Dieses Gebet hat den Vorteil, leichter als jedes andere zu sein, und es ist auch viel fruchtbarer. Da ihr euren Tag mit Gott vorbereitet habt, was ihr zu machen habt, was ihr zu sagen habt, wenn der Augenblick kommt, richtig handelt und ohne Zögern, und ihr sagt und macht, was notwendig ist. Das ist die unmittelbare Folge eures Gebetes. Das ist, meine Freunde, äußerst gut und nützlich, an sich daran zu gewöhnen, alles mit seiner hl. Gegenwart zu behandeln, indem ihr in jedem Augenblick zu ihm Zuflucht nehmt. Es ist ein großer Vorteil für uns, uns daran zu gewöhnen, nicht allein zu sein, unsere Entschlüsse nicht einsam, isoliert zu fassen, sondern mit Gott, in seiner Gegenwart, mit seiner Hilfe, unter seiner Eingebung. So werden unsere Handlungen des Tages alle sehr gut, sehr vollkommen sein, weil sie alle in Abhängigkeit von Gott, in Einheit mit ihm gemacht sein werden.

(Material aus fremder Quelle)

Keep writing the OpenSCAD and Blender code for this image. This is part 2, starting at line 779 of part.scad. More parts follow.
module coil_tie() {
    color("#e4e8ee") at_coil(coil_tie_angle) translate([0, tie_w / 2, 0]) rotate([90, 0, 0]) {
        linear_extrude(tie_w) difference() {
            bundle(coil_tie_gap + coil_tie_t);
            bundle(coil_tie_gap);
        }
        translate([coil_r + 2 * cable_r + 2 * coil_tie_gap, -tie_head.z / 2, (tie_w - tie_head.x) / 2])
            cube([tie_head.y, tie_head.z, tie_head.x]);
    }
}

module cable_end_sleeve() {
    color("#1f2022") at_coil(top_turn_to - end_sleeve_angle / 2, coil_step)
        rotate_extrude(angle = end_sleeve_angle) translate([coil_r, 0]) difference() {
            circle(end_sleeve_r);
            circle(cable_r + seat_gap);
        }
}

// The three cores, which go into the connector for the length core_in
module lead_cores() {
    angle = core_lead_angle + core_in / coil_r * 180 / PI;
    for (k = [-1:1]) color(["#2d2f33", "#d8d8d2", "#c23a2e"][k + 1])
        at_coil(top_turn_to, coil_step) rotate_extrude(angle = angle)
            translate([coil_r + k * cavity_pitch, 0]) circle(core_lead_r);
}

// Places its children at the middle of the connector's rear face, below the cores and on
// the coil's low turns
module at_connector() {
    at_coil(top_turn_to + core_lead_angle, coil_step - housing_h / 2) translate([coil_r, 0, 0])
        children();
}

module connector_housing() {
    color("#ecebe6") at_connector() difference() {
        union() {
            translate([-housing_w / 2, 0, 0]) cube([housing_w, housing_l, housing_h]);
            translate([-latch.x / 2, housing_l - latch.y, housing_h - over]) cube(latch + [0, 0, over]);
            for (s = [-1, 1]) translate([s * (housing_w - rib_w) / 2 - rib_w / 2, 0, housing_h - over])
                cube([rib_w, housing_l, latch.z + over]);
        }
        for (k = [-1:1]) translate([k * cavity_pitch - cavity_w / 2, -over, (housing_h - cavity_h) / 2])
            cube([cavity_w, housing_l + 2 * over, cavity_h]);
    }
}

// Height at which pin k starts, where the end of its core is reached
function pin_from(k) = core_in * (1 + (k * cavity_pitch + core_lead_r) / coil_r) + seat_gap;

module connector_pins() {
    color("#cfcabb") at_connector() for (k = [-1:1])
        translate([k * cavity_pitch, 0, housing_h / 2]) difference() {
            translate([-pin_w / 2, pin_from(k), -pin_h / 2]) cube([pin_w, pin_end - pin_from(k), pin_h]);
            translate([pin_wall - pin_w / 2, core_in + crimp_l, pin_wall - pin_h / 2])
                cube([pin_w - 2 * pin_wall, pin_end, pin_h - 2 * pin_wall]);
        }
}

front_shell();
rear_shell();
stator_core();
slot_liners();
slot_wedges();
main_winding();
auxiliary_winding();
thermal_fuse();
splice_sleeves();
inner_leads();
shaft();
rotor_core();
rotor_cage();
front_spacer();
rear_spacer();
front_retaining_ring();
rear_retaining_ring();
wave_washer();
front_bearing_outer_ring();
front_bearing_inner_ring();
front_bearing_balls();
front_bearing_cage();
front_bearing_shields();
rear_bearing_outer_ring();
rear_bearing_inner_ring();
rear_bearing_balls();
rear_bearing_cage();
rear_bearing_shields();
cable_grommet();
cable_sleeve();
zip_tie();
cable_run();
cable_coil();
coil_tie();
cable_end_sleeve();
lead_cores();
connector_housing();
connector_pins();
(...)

Handelt immer so, egal, was ihr zu machen habt, im Dienst des Kollegs, des hl. Amtes, des Predigens, der Beichte, der Seelenführung. Was macht der hl. Priester, der hl. Ordensmann, der berührt und bekehrt? Es ist genau dieser Geist der Abhängigkeit von Gott, der ständigen Einheit mit ihm. Wenn man es sich zur Gewohnheit macht, mit dem lieben Gott über die Seelen zu verhandeln, die er uns geschickt hat, werden wenige dieser Seelen unserem Tun entschlüpfen. Die Seelen werden selbst gerne zu diesen Beichtvätern kommen, sie werden sich angezogen, unterstützt fühlen, ihr Vertrauen ist grenzenlos. Sie verstehen, dass die Handlung nicht vom Menschen, sondern von Gott kommt. Das ist, meine Freunde ein großes Mittel der Bekehrung.

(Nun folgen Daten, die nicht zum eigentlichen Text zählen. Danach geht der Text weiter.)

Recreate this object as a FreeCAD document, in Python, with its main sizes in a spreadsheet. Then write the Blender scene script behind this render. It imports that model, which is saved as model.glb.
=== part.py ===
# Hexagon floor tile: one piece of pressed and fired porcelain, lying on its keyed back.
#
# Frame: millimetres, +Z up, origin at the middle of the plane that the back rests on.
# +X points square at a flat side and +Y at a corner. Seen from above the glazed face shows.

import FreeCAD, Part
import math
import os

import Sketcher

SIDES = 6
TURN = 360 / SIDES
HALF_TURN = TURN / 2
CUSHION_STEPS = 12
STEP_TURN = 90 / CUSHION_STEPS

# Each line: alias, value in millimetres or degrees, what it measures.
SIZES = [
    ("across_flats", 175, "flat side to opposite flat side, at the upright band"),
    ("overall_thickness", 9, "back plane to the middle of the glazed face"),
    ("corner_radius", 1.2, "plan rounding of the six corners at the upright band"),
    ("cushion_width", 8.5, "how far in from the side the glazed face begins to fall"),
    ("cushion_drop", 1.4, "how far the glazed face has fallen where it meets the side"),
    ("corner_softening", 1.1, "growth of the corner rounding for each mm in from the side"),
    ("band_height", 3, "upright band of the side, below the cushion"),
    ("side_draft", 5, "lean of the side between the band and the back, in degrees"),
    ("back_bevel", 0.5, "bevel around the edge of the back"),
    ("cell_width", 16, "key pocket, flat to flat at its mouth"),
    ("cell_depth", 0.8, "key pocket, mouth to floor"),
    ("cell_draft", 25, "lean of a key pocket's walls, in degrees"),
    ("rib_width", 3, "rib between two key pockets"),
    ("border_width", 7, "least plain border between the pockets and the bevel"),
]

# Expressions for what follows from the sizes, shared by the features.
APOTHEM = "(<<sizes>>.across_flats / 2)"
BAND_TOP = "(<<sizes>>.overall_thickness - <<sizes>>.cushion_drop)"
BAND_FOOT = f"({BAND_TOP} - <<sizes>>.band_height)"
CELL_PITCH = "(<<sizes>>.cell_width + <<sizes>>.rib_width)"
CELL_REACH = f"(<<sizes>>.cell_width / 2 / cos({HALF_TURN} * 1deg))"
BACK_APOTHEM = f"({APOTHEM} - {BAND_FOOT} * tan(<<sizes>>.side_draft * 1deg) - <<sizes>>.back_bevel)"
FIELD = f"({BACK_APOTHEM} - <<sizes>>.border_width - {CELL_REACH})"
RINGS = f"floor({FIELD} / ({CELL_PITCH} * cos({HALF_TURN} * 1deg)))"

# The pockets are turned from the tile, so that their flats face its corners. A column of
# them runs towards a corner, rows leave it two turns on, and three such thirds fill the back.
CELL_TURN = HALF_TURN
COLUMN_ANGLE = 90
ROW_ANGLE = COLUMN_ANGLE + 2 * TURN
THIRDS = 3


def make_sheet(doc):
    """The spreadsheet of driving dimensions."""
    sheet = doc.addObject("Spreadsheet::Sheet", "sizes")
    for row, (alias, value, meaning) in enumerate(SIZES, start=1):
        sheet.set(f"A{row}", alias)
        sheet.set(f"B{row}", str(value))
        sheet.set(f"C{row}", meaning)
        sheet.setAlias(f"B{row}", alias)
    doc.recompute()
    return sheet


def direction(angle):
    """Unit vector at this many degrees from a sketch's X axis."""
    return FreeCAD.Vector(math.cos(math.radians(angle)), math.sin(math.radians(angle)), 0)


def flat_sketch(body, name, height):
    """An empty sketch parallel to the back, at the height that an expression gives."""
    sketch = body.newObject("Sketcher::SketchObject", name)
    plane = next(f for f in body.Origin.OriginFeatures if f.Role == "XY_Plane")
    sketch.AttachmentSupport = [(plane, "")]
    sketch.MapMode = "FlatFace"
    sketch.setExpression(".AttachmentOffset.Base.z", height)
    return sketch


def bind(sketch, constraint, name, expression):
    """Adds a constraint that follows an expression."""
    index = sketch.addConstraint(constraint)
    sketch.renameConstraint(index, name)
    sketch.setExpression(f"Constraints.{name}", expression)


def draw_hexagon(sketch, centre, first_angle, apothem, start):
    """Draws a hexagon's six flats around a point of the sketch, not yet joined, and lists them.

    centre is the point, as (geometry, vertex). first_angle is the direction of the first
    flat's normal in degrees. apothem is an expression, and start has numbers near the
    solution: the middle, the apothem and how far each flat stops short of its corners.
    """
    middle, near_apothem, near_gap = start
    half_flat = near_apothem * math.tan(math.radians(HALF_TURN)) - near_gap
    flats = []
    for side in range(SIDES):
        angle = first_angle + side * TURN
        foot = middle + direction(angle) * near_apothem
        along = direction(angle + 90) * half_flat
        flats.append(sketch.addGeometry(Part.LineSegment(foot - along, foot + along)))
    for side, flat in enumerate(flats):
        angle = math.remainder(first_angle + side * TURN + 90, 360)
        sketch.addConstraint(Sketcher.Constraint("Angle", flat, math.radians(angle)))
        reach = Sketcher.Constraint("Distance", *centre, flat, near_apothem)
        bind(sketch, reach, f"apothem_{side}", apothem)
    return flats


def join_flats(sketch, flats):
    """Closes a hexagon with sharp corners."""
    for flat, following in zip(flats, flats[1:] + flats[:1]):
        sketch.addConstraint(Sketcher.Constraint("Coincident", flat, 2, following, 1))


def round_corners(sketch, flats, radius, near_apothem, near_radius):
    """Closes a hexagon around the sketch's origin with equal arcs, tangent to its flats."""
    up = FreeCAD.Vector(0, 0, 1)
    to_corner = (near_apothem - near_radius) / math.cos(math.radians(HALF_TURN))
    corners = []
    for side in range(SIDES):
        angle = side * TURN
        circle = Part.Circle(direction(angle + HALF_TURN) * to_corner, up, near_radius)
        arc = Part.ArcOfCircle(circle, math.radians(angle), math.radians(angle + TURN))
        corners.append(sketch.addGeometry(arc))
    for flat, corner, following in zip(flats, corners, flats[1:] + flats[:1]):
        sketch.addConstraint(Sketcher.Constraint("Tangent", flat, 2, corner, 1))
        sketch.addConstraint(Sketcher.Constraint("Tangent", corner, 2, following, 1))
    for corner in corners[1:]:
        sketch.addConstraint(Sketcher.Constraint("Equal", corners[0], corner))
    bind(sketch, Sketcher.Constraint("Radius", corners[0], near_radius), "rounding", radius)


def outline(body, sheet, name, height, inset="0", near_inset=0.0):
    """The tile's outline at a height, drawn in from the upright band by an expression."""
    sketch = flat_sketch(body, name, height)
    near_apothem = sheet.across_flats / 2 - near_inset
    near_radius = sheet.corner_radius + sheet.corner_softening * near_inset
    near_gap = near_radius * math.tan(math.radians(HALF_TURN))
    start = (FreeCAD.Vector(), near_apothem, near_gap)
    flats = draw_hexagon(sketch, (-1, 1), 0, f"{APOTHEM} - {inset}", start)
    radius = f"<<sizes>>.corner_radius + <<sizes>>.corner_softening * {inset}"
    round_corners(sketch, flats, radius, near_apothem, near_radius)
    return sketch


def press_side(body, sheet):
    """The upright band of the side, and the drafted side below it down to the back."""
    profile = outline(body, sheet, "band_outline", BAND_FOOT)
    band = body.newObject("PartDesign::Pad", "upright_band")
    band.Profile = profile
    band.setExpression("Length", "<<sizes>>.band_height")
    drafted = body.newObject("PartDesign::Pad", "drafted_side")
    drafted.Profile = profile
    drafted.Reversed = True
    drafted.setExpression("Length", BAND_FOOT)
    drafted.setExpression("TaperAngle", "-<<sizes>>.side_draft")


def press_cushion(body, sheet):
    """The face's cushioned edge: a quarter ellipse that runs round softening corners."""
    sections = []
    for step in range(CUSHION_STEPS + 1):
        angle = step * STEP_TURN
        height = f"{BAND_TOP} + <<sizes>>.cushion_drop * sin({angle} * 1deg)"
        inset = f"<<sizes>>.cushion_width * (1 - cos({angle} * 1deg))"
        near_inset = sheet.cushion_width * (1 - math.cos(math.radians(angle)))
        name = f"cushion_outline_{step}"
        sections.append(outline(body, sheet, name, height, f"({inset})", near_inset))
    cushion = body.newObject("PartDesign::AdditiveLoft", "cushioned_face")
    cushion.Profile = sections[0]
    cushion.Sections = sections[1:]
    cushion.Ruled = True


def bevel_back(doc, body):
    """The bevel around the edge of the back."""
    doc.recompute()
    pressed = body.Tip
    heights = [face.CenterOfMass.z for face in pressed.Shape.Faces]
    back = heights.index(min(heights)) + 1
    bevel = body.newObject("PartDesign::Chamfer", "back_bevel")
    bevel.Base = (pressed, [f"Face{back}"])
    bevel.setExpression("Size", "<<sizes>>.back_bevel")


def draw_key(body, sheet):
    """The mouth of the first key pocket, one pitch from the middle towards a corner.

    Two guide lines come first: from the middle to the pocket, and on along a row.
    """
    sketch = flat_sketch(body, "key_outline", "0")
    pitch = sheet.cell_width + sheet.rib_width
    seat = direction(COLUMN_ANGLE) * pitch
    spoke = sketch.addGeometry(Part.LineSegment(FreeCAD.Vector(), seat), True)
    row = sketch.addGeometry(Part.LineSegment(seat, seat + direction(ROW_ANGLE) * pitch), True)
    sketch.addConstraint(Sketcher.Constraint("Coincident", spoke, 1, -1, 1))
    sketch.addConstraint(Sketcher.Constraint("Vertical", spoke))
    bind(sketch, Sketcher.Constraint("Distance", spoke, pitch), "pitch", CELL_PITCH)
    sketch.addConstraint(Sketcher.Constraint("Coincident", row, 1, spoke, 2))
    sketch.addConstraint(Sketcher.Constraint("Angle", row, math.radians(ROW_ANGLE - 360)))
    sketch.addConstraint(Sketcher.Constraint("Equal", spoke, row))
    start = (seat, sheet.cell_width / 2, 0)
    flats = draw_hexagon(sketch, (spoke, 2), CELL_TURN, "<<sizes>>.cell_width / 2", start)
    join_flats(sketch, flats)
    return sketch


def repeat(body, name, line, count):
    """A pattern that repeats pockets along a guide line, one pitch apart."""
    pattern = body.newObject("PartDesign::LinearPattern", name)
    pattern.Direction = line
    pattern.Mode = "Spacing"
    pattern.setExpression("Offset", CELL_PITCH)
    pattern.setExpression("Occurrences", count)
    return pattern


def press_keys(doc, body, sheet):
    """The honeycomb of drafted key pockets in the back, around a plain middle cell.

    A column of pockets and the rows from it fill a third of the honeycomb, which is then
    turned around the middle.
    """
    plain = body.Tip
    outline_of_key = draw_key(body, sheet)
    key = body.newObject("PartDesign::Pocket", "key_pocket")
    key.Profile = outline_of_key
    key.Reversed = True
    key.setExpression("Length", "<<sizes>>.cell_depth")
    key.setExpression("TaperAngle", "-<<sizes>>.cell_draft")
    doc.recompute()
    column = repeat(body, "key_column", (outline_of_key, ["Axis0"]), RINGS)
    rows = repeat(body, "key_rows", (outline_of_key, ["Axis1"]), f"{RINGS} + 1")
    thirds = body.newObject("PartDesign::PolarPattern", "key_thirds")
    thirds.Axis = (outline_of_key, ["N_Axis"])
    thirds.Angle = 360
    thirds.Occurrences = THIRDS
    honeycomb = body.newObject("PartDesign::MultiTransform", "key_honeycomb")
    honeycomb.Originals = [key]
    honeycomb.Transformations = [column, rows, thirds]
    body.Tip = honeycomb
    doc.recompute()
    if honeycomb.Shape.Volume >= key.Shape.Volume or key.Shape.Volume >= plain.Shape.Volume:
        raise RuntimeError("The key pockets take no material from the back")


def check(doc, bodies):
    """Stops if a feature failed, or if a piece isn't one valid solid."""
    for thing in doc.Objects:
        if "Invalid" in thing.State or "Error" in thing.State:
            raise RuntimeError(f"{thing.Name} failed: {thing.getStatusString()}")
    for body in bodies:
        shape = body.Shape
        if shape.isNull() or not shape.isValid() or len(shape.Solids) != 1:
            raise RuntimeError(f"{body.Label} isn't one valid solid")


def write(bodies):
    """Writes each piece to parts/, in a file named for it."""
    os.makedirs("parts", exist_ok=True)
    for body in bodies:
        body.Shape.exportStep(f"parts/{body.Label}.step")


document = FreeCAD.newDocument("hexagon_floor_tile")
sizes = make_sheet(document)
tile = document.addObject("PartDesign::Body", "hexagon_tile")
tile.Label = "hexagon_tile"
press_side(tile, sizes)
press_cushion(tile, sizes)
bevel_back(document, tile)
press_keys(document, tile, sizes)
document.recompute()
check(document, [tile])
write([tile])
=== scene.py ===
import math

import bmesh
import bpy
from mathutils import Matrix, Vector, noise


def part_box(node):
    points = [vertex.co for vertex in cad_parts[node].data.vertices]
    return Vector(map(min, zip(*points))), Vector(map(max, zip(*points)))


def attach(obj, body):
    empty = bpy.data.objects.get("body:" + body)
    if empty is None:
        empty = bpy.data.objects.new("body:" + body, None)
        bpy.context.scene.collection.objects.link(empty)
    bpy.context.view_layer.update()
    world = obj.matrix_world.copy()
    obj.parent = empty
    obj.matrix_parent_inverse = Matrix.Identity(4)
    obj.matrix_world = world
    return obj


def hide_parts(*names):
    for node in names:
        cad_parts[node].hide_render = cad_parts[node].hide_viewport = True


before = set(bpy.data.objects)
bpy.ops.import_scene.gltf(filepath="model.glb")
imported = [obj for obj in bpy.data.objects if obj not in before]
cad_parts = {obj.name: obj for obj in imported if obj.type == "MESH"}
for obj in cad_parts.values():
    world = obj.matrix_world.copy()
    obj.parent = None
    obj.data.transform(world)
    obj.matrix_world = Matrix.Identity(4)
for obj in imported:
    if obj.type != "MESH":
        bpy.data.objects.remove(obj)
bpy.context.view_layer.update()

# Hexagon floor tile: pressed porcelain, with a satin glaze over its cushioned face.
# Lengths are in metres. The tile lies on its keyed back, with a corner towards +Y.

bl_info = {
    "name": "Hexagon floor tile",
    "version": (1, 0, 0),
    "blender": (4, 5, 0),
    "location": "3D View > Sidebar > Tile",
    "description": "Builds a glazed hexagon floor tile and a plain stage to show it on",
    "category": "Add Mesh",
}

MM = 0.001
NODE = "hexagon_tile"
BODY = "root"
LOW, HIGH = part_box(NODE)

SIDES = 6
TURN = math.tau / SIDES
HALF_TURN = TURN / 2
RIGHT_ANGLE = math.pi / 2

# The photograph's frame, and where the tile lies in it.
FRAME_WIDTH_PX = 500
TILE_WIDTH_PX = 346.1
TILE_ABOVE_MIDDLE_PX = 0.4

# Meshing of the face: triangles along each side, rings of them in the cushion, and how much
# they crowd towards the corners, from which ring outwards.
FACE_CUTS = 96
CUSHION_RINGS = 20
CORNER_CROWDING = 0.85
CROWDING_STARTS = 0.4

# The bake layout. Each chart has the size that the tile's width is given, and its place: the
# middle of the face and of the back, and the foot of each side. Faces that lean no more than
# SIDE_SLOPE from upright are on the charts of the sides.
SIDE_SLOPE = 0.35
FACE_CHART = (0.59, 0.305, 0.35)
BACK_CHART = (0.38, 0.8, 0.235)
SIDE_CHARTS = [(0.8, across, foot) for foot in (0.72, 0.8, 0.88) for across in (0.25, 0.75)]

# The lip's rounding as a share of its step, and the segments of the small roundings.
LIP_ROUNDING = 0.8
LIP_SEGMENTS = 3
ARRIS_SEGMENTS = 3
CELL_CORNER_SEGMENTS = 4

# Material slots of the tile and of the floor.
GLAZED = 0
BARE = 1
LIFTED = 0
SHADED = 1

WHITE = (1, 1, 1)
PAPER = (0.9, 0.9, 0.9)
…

Die Gute Mutter sagte oft: „Es ist sehr hart, diese oder jene Seele zu gewinnen.“ Hier ist das Mittel, die Seelen zu gewinnen und sie für Gott zu bewahren. Wen das hart für die Natur ist, so ist eine Seele wohl der Mühe wert, dass man sich mit ihr beschäftigt, und dass man ein wenig leidet.

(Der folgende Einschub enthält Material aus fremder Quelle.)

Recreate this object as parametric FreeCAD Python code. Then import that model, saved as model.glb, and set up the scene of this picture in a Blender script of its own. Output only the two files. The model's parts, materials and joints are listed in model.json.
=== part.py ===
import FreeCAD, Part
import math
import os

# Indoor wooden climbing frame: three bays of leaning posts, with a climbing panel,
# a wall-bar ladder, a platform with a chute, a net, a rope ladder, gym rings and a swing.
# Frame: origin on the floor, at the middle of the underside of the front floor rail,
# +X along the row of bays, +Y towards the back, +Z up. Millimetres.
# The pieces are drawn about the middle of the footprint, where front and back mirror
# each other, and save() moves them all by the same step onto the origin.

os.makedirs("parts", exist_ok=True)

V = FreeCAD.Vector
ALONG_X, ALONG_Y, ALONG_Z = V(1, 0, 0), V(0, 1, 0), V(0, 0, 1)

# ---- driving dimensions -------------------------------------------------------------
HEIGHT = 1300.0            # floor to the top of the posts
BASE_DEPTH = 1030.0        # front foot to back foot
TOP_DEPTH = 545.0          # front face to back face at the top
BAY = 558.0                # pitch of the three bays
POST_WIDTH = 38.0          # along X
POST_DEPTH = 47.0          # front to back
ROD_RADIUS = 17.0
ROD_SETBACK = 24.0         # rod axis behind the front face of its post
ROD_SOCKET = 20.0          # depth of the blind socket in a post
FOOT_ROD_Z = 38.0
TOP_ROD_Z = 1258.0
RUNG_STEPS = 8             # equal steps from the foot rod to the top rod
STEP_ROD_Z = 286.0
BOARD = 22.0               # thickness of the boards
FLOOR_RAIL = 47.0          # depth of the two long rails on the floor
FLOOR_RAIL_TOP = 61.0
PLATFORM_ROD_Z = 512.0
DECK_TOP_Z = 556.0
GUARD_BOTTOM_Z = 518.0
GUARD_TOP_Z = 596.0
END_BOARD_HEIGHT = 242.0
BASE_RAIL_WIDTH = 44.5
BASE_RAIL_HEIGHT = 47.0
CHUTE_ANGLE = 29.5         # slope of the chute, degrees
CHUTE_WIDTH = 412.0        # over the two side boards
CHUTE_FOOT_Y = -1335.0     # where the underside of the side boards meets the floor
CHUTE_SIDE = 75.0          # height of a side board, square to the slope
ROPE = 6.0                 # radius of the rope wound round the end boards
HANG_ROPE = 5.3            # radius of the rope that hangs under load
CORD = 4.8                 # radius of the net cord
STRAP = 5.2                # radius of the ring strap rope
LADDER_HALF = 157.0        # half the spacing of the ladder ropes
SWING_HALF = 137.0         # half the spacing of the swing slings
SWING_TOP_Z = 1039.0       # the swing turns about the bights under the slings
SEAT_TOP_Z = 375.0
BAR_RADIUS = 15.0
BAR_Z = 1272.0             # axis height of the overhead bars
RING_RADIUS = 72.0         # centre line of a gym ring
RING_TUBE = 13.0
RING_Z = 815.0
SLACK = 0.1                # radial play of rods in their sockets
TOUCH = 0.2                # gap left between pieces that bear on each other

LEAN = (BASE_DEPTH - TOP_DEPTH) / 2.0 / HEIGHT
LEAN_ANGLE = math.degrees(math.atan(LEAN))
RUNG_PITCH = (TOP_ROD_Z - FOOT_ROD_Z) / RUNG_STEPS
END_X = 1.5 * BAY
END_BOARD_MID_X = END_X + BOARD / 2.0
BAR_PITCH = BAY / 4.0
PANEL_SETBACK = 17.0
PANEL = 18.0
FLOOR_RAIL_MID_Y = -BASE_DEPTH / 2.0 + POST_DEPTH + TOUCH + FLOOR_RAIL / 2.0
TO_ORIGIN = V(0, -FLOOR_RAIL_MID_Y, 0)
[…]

Ich empfehle wärmstens diese Gebetsmethode. Sie ist im Grunde so natürlich, dass sie viele Seelen üben, ohne dass man sie ihnen beigebracht hatte. Es ist in ihrer liebenden und auf Gott vertrauenden Natur. Sie beten so am Morgen, während des Tages, in den Heimsuchungen. Das liest man nicht zu sehr in den Büchern, in den Abhandlungen über das Gebet. In diesen Abhandlungen läuft der Autor immer einer gewissen Gefahr, zu sehr auf seinem persönlichen Gedanken zu verharren. Man will immer dem einen Wert geben, das man macht, es hervorheben, es allem anderen überlegen zeigen, und das ist genau der Gegenstand und der Grund des Werkes, das man veröffentlicht. Zu oft haben diejenigen, die über das Gebet geschrieben haben, so gehandelt. Die Gute Mutter wird euch sicher wirksam helfen, das gut zu verstehen, und zu verwirklichen. Macht diese Erfahrung!

Ich wiederhole es noch einmal, und ich wünsche mir, dass es sehr tief in eure Seelen einprägt bleibt. In all unser Tun muss Gott einbezogen werden. Dies gibt uns die wahre Richtung an, den wahren Weg, dem jede Seele folgen muss. Das ist das wahre Ziel, nach dem wir streben sollen, das wahre Ziel, das wir anpeilen sollen. Es ist die Zuwendung zu Gott, die alle unsere Handlungen heiligt.

Es möge sich jeder wohl daran machen, es ist leicht. Ihr studiert, ihr lasst die anderen studieren, ihr arbeitet an dem oder an jenem: das ist das einzige Mittel zum Erfolg. Macht es euch zur Gewohnheit, alle eure Handlungen in Einheit mit dem lieben Gott zu machen, und es wird euch gelingen, gute Oblaten zu sein.

D.s.b.

(Übersetzung: Adelinde Heidenreich)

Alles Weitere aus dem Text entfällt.